| HN Mirror

Depends on how you want to frame the problem. I work on sensor systems where we could only save off a small fraction of the raw data coming off the sensor. All data processing must be done in real time, in-memory, with the system only saving off (sending out) a reduced set of processed output products. That problem isn't new, though; military, meteorological, seismic, and space sensors have operated with that constraint for decades, since the advances that allow us to collect data have consistently outstripped the advances that allow us to record data.

Processing these problems requires a different mindset, and we are reaching a point now where business and web data flows are reaching the point that these sensor applications have been at for decades: they need real-time processing, with a concept of perishable data and a deadline for processing that data into some intermediate or final product that can be stored for later use.
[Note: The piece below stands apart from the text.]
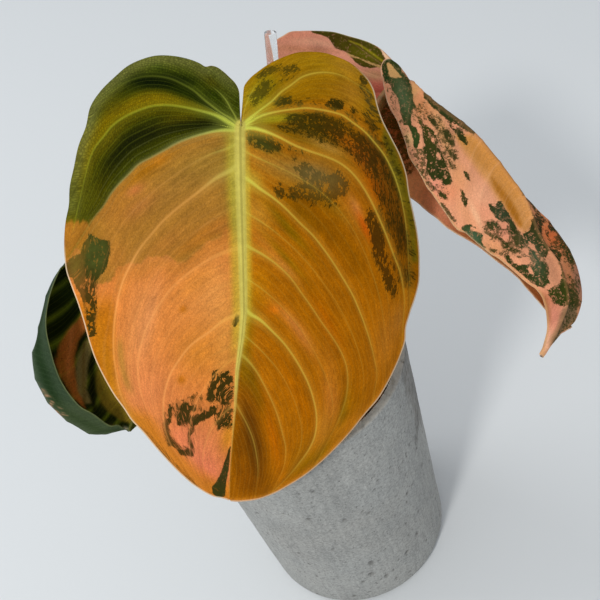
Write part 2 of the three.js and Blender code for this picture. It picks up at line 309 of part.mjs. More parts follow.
function volume(g) {
  const p = g.getAttribute("position");
  const ix = g.index.array;
  let v = 0;
  const [a, b, c] = [new THREE.Vector3(), new THREE.Vector3(), new THREE.Vector3()];
  for (let i = 0; i < ix.length; i += 3) {
    a.fromBufferAttribute(p, ix[i]);
    b.fromBufferAttribute(p, ix[i + 1]);
    c.fromBufferAttribute(p, ix[i + 2]);
    v += a.dot(b.cross(c)) / 6;
  }
  return v;
}

function outward(g) {
  if (volume(g) < 0) {
    const ix = g.index.array;
    for (let i = 0; i < ix.length; i += 3) [ix[i + 1], ix[i + 2]] = [ix[i + 2], ix[i + 1]];
  }
  return g;
}

// Merges equal vertices and drops the faces that collapse, as at a lathe's poles.
function joined(geometry) {
  const g = geometry.clone();
  g.deleteAttribute("normal");
  g.deleteAttribute("uv");
  const m = mergeVertices(g, 1e-4);
  const ix = m.index.array;
  const faces = [];
  for (let i = 0; i < ix.length; i += 3) {
    const [a, b, c] = [ix[i], ix[i + 1], ix[i + 2]];
    if (a !== b && b !== c && a !== c) faces.push(a, b, c);
  }
  m.setIndex(faces);
  return m;
}

function solid(geometry) {
  const m = joined(geometry);
  return new wasm.Manifold(
    new wasm.Mesh({
      numProp: 3,
      vertProperties: new Float32Array(m.getAttribute("position").array),
      triVerts: new Uint32Array(m.index.array),
    }),
  );
}

function geometryOf(manifold) {
  const m = manifold.getMesh();
  const n = m.numProp;
  const points = [];
  for (let i = 0; i < m.numVert; i++) points.push([...m.vertProperties.subarray(i * n, i * n + 3)]);
  const faces = [];
  for (let i = 0; i < m.triVerts.length; i += 3) faces.push([...m.triVerts.subarray(i, i + 3)]);
  return meshGeometry(points, faces);
}

// Cuts the bodies `tools` out of a geometry and keeps its largest piece.
function cut(geometry, tools) {
  let s = solid(geometry);
  const largest = (m) => m.decompose().sort((a, b) => b.volume() - a.volume())[0];
  for (const t of tools) s = s.subtract(solid(t));
  return geometryOf(largest(largest(s).simplify(0.04)));
}

const lerp = (a, b, t) => a.map((v, k) => v + (b[k] - v) * t);
const length = (a) => Math.hypot(...a);

const plant = new THREE.Group();
plant.name = "potted_plant";

function add(parent, name, geometry, colour, roughness, extra = {}) {
  const g = geometry;
  g.computeVertexNormals();
  const mesh = new THREE.Mesh(
    g,
    new THREE.MeshStandardMaterial({ color: colour, roughness, metalness: 0, ...extra }),
  );
  mesh.name = name;
  parent.add(mesh);
  return mesh;
}

// ---- pot: a turned shell with a rounded foot and an eased rim ----
const innerRim = POT_R_RIM - POT_WALL_RIM;
const innerFoot = POT_R_BASE - POT_WALL_FOOT;
const potProfile = [
  [0, 0],
  [POT_R_BASE - POT_FOOT_ROUND, 0],
  [POT_R_BASE - 0.38 * POT_FOOT_ROUND, 0.29 * POT_FOOT_ROUND],
  [POT_R_BASE, POT_FOOT_ROUND],
  [POT_R_RIM - 0.05, POT_HEIGHT - 1.2],
  [POT_R_RIM - 0.4, POT_HEIGHT - 0.35],
  [POT_R_RIM - 1.2, POT_HEIGHT],
  [innerRim + 1, POT_HEIGHT],
  [innerRim + 0.25, POT_HEIGHT - 0.3],
  [innerRim, POT_HEIGHT - 1.1],
  [innerFoot + 0.4, POT_FLOOR + 6],
  [innerFoot - 2.2, POT_FLOOR + 1.6],
  [innerFoot - 6.5, POT_FLOOR],
  [0, POT_FLOOR],
].map(([r, z]) => new THREE.Vector2(r, z));

function turned(profile, segments) {
  const g = new THREE.LatheGeometry(profile, segments);
  g.rotateX(Math.PI / 2); // the lathe turns about Y
  return outward(joined(g));
}
add(plant, "pot", turned(potProfile, 56), COLOURS.concrete, 0.95);

// ---- the shoot ----
const ROD_AXIS = new THREE.Vector3(...ROD_TOP).sub(new THREE.Vector3(...ROD_FOOT)).normalize();
const rodAt = (z) => {
  const t = (z - ROD_FOOT[2]) / (ROD_TOP[2] - ROD_FOOT[2]);
  return lerp(ROD_FOOT, ROD_TOP, t);
};
const beside = (z) => {
  const p = rodAt(z);
  return [p[0] - 5.9, p[1] - 6.4, z];
};
const stemPath = [[0, 5, 139], [1.4, 9.5, 150], [4.4, 17, 162], beside(175), beside(186), beside(199), beside(212)];
const stemRadii = [4.6, 5.2, 5.4, 5.1, 5.4, 5.0, 5.3, 4.9, 3.6];
const stem = shoot(stemPath, stemRadii, 14, 26);
const stemFat = shoot(
  stemPath,
  stemRadii.map((r) => r + GAP),
  14,
  26,
);

const rodBottom = rodAt(SOIL_TOP - ROD_BURIED);
const ROD_LENGTH = length([0, 1, 2].map((k) => ROD_TOP[k] - rodBottom[k]));
const rod = new THREE.CylinderGeometry(ROD_R, ROD_R, ROD_LENGTH, 20).rotateX(Math.PI / 2);
const rodFat = shoot([rodAt(SOIL_TOP - ROD_BURIED - 0.5), rodAt(150), rodAt(230)], [ROD_R + GAP, ROD_R + GAP], 20, 2);

// ---- blades ----
const mainBlade = blade(MAIN_LEFT, MAIN_RIGHT, 28, 7, BLADE);
const foldedBlade = blade(FOLDED_NEAR, FOLDED_FAR, 36, 8, BLADE);
const cuppedBlade = blade(CUPPED_LEFT, CUPPED_RIGHT, 24, 7, BLADE);
const mainFat = blade(MAIN_LEFT, MAIN_RIGHT, 28, 7, BLADE + 2 * GAP);
const foldedFat = blade(FOLDED_NEAR, FOLDED_FAR, 36, 8, BLADE + 2 * GAP);
const cuppedFat = blade(CUPPED_LEFT, CUPPED_RIGHT, 24, 7, BLADE + 2 * GAP);

// ---- leaf stalks: each springs from the stem and ends under its blade's notch ----
const petioleMainPath = [[10.5, 21, 187], [9.6, 15.5, 199], [11.5, 14.2, 222], [16.2, 17.5, 255], [19.2, 20.5, 283], [19.8, 16.2, 295], [19.8, 12.8, 299.4]];
const petioleRightPath = [[16.5, 30, 208], [24, 27.5, 219], [38, 31, 236], [56.3, 35, 246], [70.9, 41.1, 251.3], [81, 47.5, 255.4], [87.7, 52, 258.4], [93.3, 54.6, 259.5], [98.2, 55.5, 259.6]];
const petioleLeftPath = [[5, 22.5, 171], [-2, 24.5, 182], [-9.5, 31, 199], [-19, 41.5, 223], [-27.5, 49.5, 241], [-31.2, 49.2, 246.4], [-32.4, 46.4, 246.0]];
const petioleMain = shoot(petioleMainPath, [3.7, 3.4, 3.1, 2.9, 2.7, 2.6, 2.3], 10, 18);
const petioleRight = shoot(petioleRightPath, [3.4, 3.2, 2.9, 2.7, 2.5, 2.4, 2.1], 10, 20);
const petioleLeft = shoot(petioleLeftPath, [3.2, 3.0, 2.7, 2.4, 2.2, 2.1, 1.8], 10, 18);

// ---- ties: one flat loop holds the stem to the rod ----
function tie(z, height, wall) {
  const rodC = new THREE.Vector3(...rodAt(z));
  const axis = ROD_AXIS;
  const stemC = new THREE.Vector3(...beside(z));
  // the stem's centre in the plane through the rod's point, square to the rod
  stemC.addScaledVector(axis, -axis.dot(stemC.clone().sub(rodC)));
  const u = stemC.clone().sub(rodC).normalize();
  const v = axis.clone().cross(u);
  const d = stemC.distanceTo(rodC);
  const loop = (extra) => {
    const [r1, r2] = [ROD_R + extra, STEM_R + 0.5 + extra];
    const lean = Math.asin((r1 - r2) / d); // of the straight runs
    const pts = [];
    const n = 10;
    for (let i = 0; i <= n; i++) {
      const a = Math.PI / 2 - lean + (i / n) * (Math.PI + 2 * lean);
      pts.push(new THREE.Vector2(r1 * Math.cos(a), r1 * Math.sin(a)));
    }
    for (let i = 0; i <= n; i++) {
      const a = -Math.PI / 2 + lean + (i / n) * (Math.PI - 2 * lean);
      pts.push(new THREE.Vector2(d + r2 * Math.cos(a), r2 * Math.sin(a)));
    }
    return pts;
  };
  const shape = new THREE.Shape(loop(GAP + wall));
  shape.holes.push(new THREE.Path(loop(GAP)));
  const g = new THREE.ExtrudeGeometry(shape, { depth: height, bevelEnabled: false, steps: 1 });
  g.translate(0, 0, -height / 2);
  return { geometry: outward(joined(g)), frame: new THREE.Matrix4().makeBasis(u, v, axis).setPosition(rodC) };
}

// ---- two aerial roots drop from the stem into the mix ----
const rootLeftPath = [[4.2, 16, 163], [-3.5, 12.5, 164], [-9.5, 8.5, 158], [-12.5, 5.5, 150], [-14, 4, 141]];
const rootRightPath = [[8.4, 21.5, 166], [15, 16, 167], [20.5, 12, 162.5], [23, 9.8, 153], [23.8, 8.6, 141]];
const rootLeft = shoot(rootLeftPath, [1.6, 1.5, 1.4, 1.3, 1.1], 8, 12);
const rootRight = shoot(rootRightPath, [1.6, 1.5, 1.4, 1.3, 1.1], 8, 14);
const fatRoot = (path) => shoot(path, [2, 1.9, 1.8, 1.7, 1.6], 8, 14);

// ---- papery sheath at the tip of the shoot ----
const sheathPath = [[14.6, 31.5, 213.6], [13.2, 34.6, 221], [12.2, 37, 231], [11.6, 38.6, 243], [12.2, 39.6, 254]];
const sheath = shoot(sheathPath, [2.6, 3.1, 2.7, 1.7, 0.35], 12, 16);

// ---- potting mix: a lumpy top inside the pot, with sockets for what grows or stands in it ----
function mix() {
  const rings = 12;
  const sides = 40;
  const rTop = innerRim - (POT_HEIGHT - SOIL_TOP) * 0.04 - GAP - 0.35;
  const lump = (x, y) =>
    1.5 * Math.sin(0.21 * x + 1.1) * Math.cos(0.19 * y - 0.4) +
    0.9 * Math.sin(0.43 * x - 0.31 * y + 2.0) +
    0.6 * Math.cos(0.37 * x + 0.52 * y);
  const points = [[0, 0, SOIL_TOP + lump(0, 0)]];
  for (let i = 1; i <= rings; i++) {
    const r = (rTop * i) / rings;
    for (let k = 0; k < sides; k++) {
      const a = (2 * Math.PI * k) / sides;
      const [x, y] = [r * Math.cos(a), r * Math.sin(a)];
      points.push([x, y, SOIL_TOP + lump(x, y) * (1 - 0.35 * (i / rings) ** 4)]);
    }
  }
  const wall = [
    [innerFoot + 0.4 - GAP - 0.2, POT_FLOOR + 6.3],
    [innerFoot - 2.2 - GAP, POT_FLOOR + 2.3],
    [innerFoot - 6.7 - GAP, POT_FLOOR + GAP + 0.1],
  ];
  for (const [r, z] of wall)
    for (let k = 0; k < sides; k++) {
      const a = (2 * Math.PI * k) / sides;
      points.push([r * Math.cos(a), r * Math.sin(a), z]);
    }
  points.push([0, 0, POT_FLOOR + GAP + 0.1]);
  const faces = [];
  for (let k = 0; k < sides; k++) {
    const n = (k + 1) % sides;
    faces.push([0, 1 + k, 1 + n]);
    for (let i = 0; i < rings - 1 + wall.length; i++) {
      const [a, b] = [1 + i * sides, 1 + (i + 1) * sides];
      faces.push([a + k, b + k, b + n], [a + k, b + n, a + n]);
    }
    const e = 1 + (rings - 1 + wall.length) * sides;
    faces.push([e + k, points.length - 1, e + n]);
  }
  return outward(meshGeometry(points, faces));
}

// ---- the scene graph ----
const shootGroup = new THREE.Group();
plant.add(shootGroup);
add(plant, "potting_mix", cut(mix(), [stemFat, rodFat, fatRoot(rootLeftPath), fatRoot(rootRightPath)]), COLOURS.mix, 1);
add(shootGroup, "stem", stem, COLOURS.stem, 0.6);
add(shootGroup, "petiole_main", cut(petioleMain, [stemFat, mainFat]), COLOURS.petiole, 0.5);
add(shootGroup, "petiole_right", cut(petioleRight, [stemFat, foldedFat, foldedBlade]), COLOURS.petiole, 0.5);
add(shootGroup, "petiole_left", cut(petioleLeft, [stemFat, cuppedFat, cuppedBlade]), COLOURS.petiole, 0.5);
add(shootGroup, "leaf_main", mainBlade, COLOURS.bladeMain, 0.55);
add(shootGroup, "leaf_right_folded", foldedBlade, COLOURS.bladeFolded, 0.6);
add(shootGroup, "leaf_left_cupped", cuppedBlade, COLOURS.bladeCupped, 0.6);
add(shootGroup, "aerial_root_left", cut(rootLeft, [stemFat]), COLOURS.root, 0.8);
add(shootGroup, "aerial_root_right", cut(rootRight, [stemFat]), COLOURS.root, 0.8);
add(shootGroup, "cataphyll", cut(sheath, [stemFat]), COLOURS.sheath, 0.7);
const rodMesh = add(plant, "support_rod", joined(rod), COLOURS.rod, 0.05, { transparent: true, opacity: 0.35 });
rodMesh.position.set(...lerp(rodBottom, ROD_TOP, 0.5));
rodMesh.quaternion.setFromUnitVectors(new THREE.Vector3(0, 0, 1), ROD_AXIS);
for (const [name, z] of [
  ["plant_tie_lower", 178.5],
  ["plant_tie_upper", 204],
]) {
  const { geometry, frame } = tie(z, 3, 0.9);
  const mesh = add(plant, name, geometry, COLOURS.tie, 0.6);
  frame.decompose(mesh.position, mesh.quaternion, mesh.scale);
}

export default plant;
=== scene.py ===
import math

import bpy
import numpy as np
from mathutils import Matrix, Vector


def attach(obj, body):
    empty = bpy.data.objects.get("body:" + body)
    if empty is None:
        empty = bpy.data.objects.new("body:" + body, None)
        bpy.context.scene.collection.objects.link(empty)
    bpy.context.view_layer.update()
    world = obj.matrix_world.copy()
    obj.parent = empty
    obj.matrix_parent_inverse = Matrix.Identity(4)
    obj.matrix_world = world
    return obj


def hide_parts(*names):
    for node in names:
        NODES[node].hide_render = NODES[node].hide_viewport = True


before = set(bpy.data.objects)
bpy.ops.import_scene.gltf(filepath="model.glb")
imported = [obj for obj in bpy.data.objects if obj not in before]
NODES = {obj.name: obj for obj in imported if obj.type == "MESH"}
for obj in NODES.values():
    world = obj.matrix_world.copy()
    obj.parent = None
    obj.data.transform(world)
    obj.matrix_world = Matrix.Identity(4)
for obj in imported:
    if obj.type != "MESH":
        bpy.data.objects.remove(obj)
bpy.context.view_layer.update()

# ---------------------------------------------------------------- the map's frame
F = 900.0
CAM = np.array([17.0187, -297.3711, 510.7091])
RX = np.array([0.93299236, -0.25791343, -0.25100979])
RY = np.array([0.35989617, 0.668613, 0.65071607])
RZ = np.array([0.0, 0.69745058, -0.71663288])


def unproj(x, y, d):
    x = np.asarray(x, float)[..., None]
    y = np.asarray(y, float)[..., None]
    d = np.asarray(d, float)[..., None]
    return CAM + d * ((x - 300) / F * RX - (y - 300) / F * RY + RZ)
# ---- interpolation helpers ---------------------------------------------
def cumlen(P):
    P = np.asarray(P, float)
    return np.concatenate([[0.0], np.cumsum(np.linalg.norm(np.diff(P, axis=0), axis=1))])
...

Your second point is still very much a concern with this paradigm, though. The applications I speak of usually have some degree of natural parallelism in the sensor hardware, typically tied to the number of A/D channels coming off the sensor. Despite that, there are still unsolved[1] computational mapping issues with respect to breaking these processing tasks up beyond their natural boundaries. These sensors, and many of the emerging analytics applications, are not processing sets of independent jobs the way the MapReduce paradigm envisioned them. The parallel threads need information from each other to generate their output products, which complicates the division of labor and the execution control.

From what I have seen thus far, few big data platforms address the real-time or near-real-time use cases. The applications I work on currently use MPI grids on a cluster for parallel processing, which to me is the original big data platform. Not saying its the best way to do it, but nothing I've seen with the label "big data" can replace it.

[1] Unsolved in the sense that there is no one right answer or set of answers. There are certainly application-specific ways to "make it work".